Single Application Source, Any Hardware System

Date:

With the increasing volume of data and the availability of various accelerators, it is critical to maximize system utility in heterogeneous systems. The fact that companies such as NVIDIA are acquiring Mellanox, Intel is acquiring Altera, and AMD is acquiring Xilinx demonstrates industry awareness of the importance of maximizing system utilization in heterogeneous architectures by leveraging all available compute power from different processors in addition to traditionally targeted processors for specific workloads. We foresee a hardware-agnostic system in which any application, regardless of its conventional hardware target, can execute on any hardware substrate. We demonstrate this by running CUDA programs that were previously only executed on GPUs on CPU SIMD units alongside GPU cores. The challenge here is to retain programmability by leaving the application source code alone.
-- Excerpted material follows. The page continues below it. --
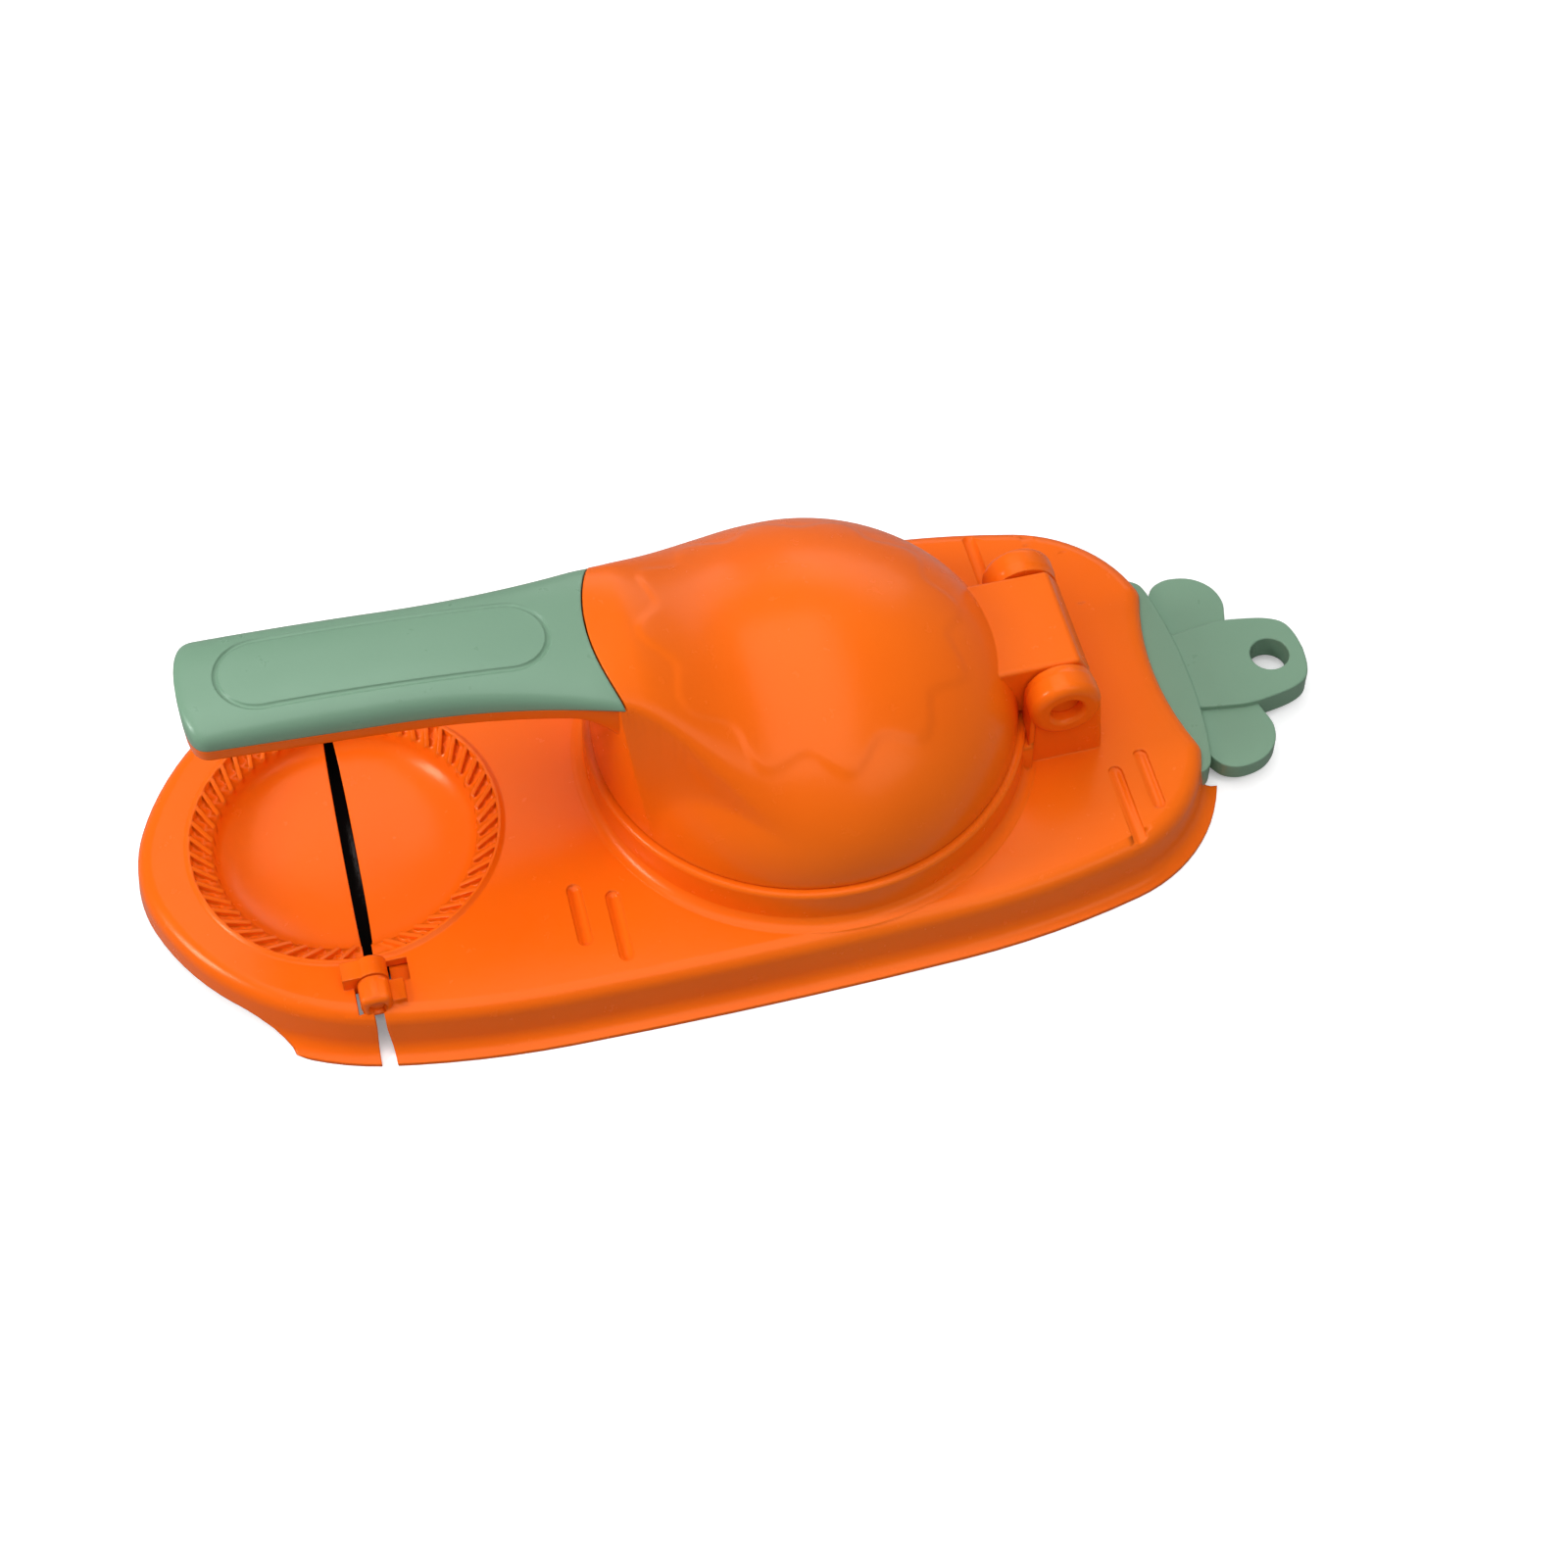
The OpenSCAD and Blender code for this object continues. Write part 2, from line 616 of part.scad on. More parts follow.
// Hollow under the cover, open at the seam
module cover_hollow() {
    from = handle_x + 5 + handle_wall;
    to = neck_x - 6;
    hollow_w = handle_w - 2 * handle_wall - 3;
    roof = cover_h - handle_wall - 1;
    intersection() {
        translate([from + hollow_w / 2, 0, under_z - 20]) linear_extrude(60) pill(to - from, hollow_w);
        across(handle_w) polygon([[from - 1, seam(from - 1) - 5], [to + 1, seam(to + 1) - 5],
            [to + 1, seam(to + 1) + roof], [from - 1, seam(from - 1) + roof]]);
    }
}

module pill(l, w) {
    polygon(concat(
        [for (a = [90:15:270]) w / 2 * [cos(a), sin(a)]],
        [for (a = [-90:15:90]) [l - w, 0] + w / 2 * [cos(a), sin(a)]]));
}

module pill_groove() {
    from = handle_x + 7;
    depth = 0.9;
    intersection() {
        translate([from + pill_w / 2, 0, under_z]) linear_extrude(60) difference() {
            pill(pill_l, pill_w);
            translate([groove_w, 0]) pill(pill_l - 2 * groove_w, pill_w - 2 * groove_w);
        }
        across(pill_w + 4) polygon(concat(
            [for (t = [0:0.125:1]) let (x = from - 2 + (pill_l + 4) * t) [x, crown(x) - depth]],
            [[from + pill_l + 2, crown_z + 5], [from - 2, crown_z + 5]]));
    }
}

// Leaf: three lobes on a collar, with a tongue that lies under the end of the plate
leaf_top = body_h - edge_r - 0.2;
leaf_z = leaf_top - leaf_t;
collar_x = end_x + 1.6;
leaf_tip_x = total_l / 2;
tongue_x = end_x - 16;
collar_half = 24;

// Middle lobe from the tip to the collar, and one side lobe from the middle line to the collar
middle_arcs = [[-26, 17], [-7, 66], [-120, 8], [-40, 9]];
middle_stops = stations([leaf_tip_x, 0, 90], middle_arcs);
side_lobe_arcs = [[-60, 6], [-6.5, 112], [-14, 38]];
side_lobe_stops = stations([collar_x + 9.2, 9, 54], side_lobe_arcs);

function middle_half(inset) = outline(middle_stops, middle_arcs, -inset);
function side_half(inset) = concat([[side_lobe_stops[0][0] - inset, 0]],
    outline(side_lobe_stops, side_lobe_arcs, -inset));

// Rim of a lobe in section: inset and height, rounded at both faces
function rim_section(z0, z1) = [[1.5, z1 - 0.3], [0.9, z1], [0.3, z1 - 0.3], [0, z1 - 0.9],
    [0, z0 + 0.9], [0.3, z0 + 0.3], [0.9, z0], [1.5, z0 + 0.3]];

module lobe(half, z0, z1) {
    hoop([for (p = back(rim_section(z0, z1))) full_ring(back(half(p[0])), p[1])]);
    translate([0, 0, z0]) linear_extrude(z1 - z0)
        polygon([for (p = full_ring(back(half(0.9 + plate_lap)), 0)) [p[0], p[1]]]);
}

module leaf_pocket() {
    translate([tongue_x, -collar_half - 0.5, -1]) cube([40, 2 * collar_half + 1, leaf_top + 1 + fit_gap]);
}

peg_x = tongue_x + 5;
peg_y = 14;
peg_r = 2.4;

module leaf_peg() {
    translate([peg_x, peg_y, leaf_z + 1]) cylinder(r = peg_r, h = body_h - wall - leaf_z - 0.5, $fn = 48);
}

module leaf_hanger() {
    color(sage) difference() {
        union() {
            lobe(function (inset) middle_half(inset), leaf_z, leaf_top);
            lobe(function (inset) side_half(inset), leaf_z + 0.4, leaf_top - lobe_step);
            translate([tongue_x + 0.5, -collar_half, leaf_z + 0.2])
                cube([collar_x - tongue_x, 2 * collar_half, leaf_t - 0.6]);
        }
        translate([leaf_tip_x - 7.2, 0, 0]) cylinder(r = hang_r, h = body_h);
        both_sides() translate([peg_x, peg_y, 0]) cylinder(r = peg_r + seat_gap, h = body_h, $fn = 48);
    }
}

module lever_hinge_pin() {
    color(deep_orange) translate([hinge_x, 0, axis_z]) rod_y(pin_r, -pin_half, pin_half);
}

base_body();
mold_flap();
press_lever();
press_plate();
grip_cover();
leaf_hanger();
lever_hinge_pin();
flap_pin_front();
flap_pin_rear();
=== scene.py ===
"""Dumpling maker in the shape of a carrot: a press for wrappers and a folding mould that pleats them shut.

Pieces are built in millimetres in the solids' own frame and brought to metres when they are placed. Lever,
cover and leaf follow the formulas of the solids in finer steps. Body and flap are copies of the solids, and
the body gets softer details.
"""

import json
import math

import bmesh
import bpy
from mathutils import Matrix, Vector


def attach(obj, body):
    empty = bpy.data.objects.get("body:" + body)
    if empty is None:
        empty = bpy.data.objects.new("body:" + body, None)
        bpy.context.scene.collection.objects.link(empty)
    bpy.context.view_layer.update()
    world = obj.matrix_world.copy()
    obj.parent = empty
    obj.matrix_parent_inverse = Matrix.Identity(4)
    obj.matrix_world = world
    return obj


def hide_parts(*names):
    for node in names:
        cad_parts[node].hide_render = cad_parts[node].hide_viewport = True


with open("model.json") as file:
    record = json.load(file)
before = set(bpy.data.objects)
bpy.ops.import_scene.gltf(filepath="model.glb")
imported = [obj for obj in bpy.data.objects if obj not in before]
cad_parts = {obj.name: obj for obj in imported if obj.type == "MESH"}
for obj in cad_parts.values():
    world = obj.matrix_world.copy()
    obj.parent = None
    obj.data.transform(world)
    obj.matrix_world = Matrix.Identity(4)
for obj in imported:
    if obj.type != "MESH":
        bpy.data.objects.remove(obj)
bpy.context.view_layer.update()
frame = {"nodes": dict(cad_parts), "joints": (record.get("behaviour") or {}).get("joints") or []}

MM = 0.001


# Materials

# Linear colours, between which each plastic drifts
ORANGE = (0.93, 0.135, 0.003)
ORANGE_WARM = (0.98, 0.160, 0.005)
GREEN = (0.180, 0.318, 0.214)
GREEN_LIGHT = (0.207, 0.354, 0.241)

# How fine the patterns in the plastics are; grain and flow marks are bumps and have a depth
DRIFT_SCALE = 14.0
GLOSS_SCALE = 260.0
GRAIN_SCALE = 900.0
GRAIN_DEPTH = 0.05 * MM
FLOW_SCALE = 45.0
FLOW_DEPTH = 0.25 * MM
EDGE_R = 0.5 * MM
PLASTIC_IOR = 1.49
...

This mapping should be done transparently to the application developer, with comparable performance to make the effort worthwhile while supporting all degrees of parallelism. This vision also has its own set of memory management difficulties, which we go through in depth. For batched workloads that mirror data center conditions, we achieved 1.5X greater performance than a pure CPU-SIMD setup and 1.3X better performance than a pure GPU setup. This demonstrates the potential for characterizing workloads and routing to the appropriate hardware substrate.